The climax of one scene of "Every Third Thought":
"That's enough," said Harry, putting the paper down at last. "Didn't you hear your mother?"
How one character describes their workload:
I had so much work on that it wasn't funny.
Or this:
He had been flipping between channels for a while now, the flares and flashes and explosions changing place with roaring and balls and goals. Men are for Mars, she thought; is that it?
"Can't you stay with one channel?" she asked.
"I just wanted to see how Arsenal were doing."
Reality can be done better than that; reality can be livelier than that. "If I'm Spared" comes close to what I imagine the stories are trying to be, and captures all sorts of varieties, evolutions, regressions, and emotionality. In fact, I liked "If I'm Spared" quite a lot.
I'd like to make special mention of the story "Early One Morning" (he wrote.) There's an absolutely infuriating tic in here (he wrote), making me think (he thought) that there must have been a better way presented to the author during the course of writing these things about how to communicate interiority more effectively (he wrote), or, at least, a clearer way to tell the reader what a pronoun was (he wrote.)

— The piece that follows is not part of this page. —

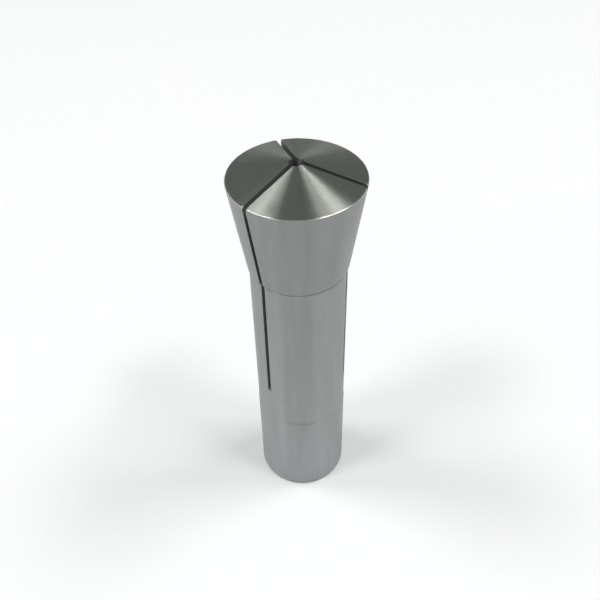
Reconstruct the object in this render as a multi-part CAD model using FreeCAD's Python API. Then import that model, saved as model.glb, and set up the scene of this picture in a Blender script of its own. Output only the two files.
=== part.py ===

The problem here is, they end well. I like the endings (save "The Phlebotomist's Love Life, he wrote.) I just wish there was another way to get there.
Things I Didn't Know
* That "like a house on fire" was a euphemism more than one person knew.
* What a Barclaycard was.
Things That Made Me Laugh
1.
I think he married me on the Picasso principle -- however old and ugly I get, with any luck I'll still be less old and ulgy than him.
2.
"Do you like beards on men?" she replied.
"No, I said. "I think they hide double chins."
There was a pause anda cold old blue-eyed stare.
"You know it all, don't you?" she said, and smiled in some version of triumph.
Then she started feeding peanuts into her tea again.
"What's the matter?" she said when she saw me staring. "Haven't you seen this done before?"